Göknur Bilirgen Çallı
Şüphesiz ki; teknolojinin muazzam gelişmelere gebe olduğu bir çağda yaşıyoruz.
Milattan önceki zamanlardan günümüze kadar birikerek çoğalan bilgi birikimi, birbirinden benzersiz ve ufuk açıcı gelişmelere doğru yol alıyor. Yaşadığımız gezegen insanlığın çeşitli icatlarına öncülük etti. Bu büyük icatlar, yıkım getirmenin yanı sıra yapıcı etkileriyle de insanlığın ihtiyaçlarına özel cevaplar verdi ve vermeye de devam ediyor.

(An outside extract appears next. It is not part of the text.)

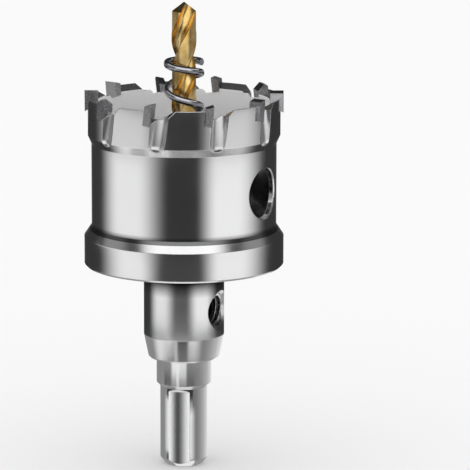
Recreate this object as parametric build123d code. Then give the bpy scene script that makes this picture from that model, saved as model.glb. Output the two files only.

İnsanın kendini bulma ve kodlama çabaları, paranın bulunmasından itibaren hesaplanamaz bir hızda değişime uğrayarak gelişiyor. İnsanlık kendi elinden çıkan ürünleriyle kendisini tutsaklığa mahkûm ederken, aynı orandaki dengeleyici teknolojik yapılarıyla da kendini farklı boyutlara taşıyor.
Bu farklılaşmanın başında ise bitmek tükenmek bilmeyen teknolojik yenilikler geliyor. Bilimle birlikte ilerleyen teknoloji, belli kavramların üzerinin çizilmesini, bazılarının içinin boşalmasını ve bir takım kavramların da yerine yenilerinin koyulmasını tetikliyor.
Geçmiş zamanlarda insan hayatının daha iyi koşullar altında kendine yabancılaşmasını önlemek üzere geliştirilen sistemler, parçalarından vazgeçerek yeni nesil dönüşümlere öncülük ediyor. İnsan doğasının ve çevresinin korunmasına yönelik fikirler, yerini insan doğasının yeniden kodlanmasına bırakıyor. En sık konuşulan ve ele alınan teoriler arasında insan bilincinin veri olarak bilgisayar sistemi içerisine aktarılması öne çıkıyor. Çoğu insanın bilmediği bu yenidünya dilimizi, etkileşimimizi, yaşam sanatımızı ve iletişim kurma çabalarımızı etkiliyor. Buna ayak uydurmaya çalışan toplum da yabancılaşabiliyor.
Hal böyle olunca da yaşanan gelişmeler sonucunda karmaşık bir hal alan olaylar örgüsünün varacağı sonuçları kestirebilmek pek mümkün gözükmüyor. Ama bu gelişmelerin, insanlığı sistematik süreçlerden çıkarıp benzersiz yok oluş ve varoluşlara sürükleyeceği ise kaçınılmaz sonun başlangıcına ışık tutuyor.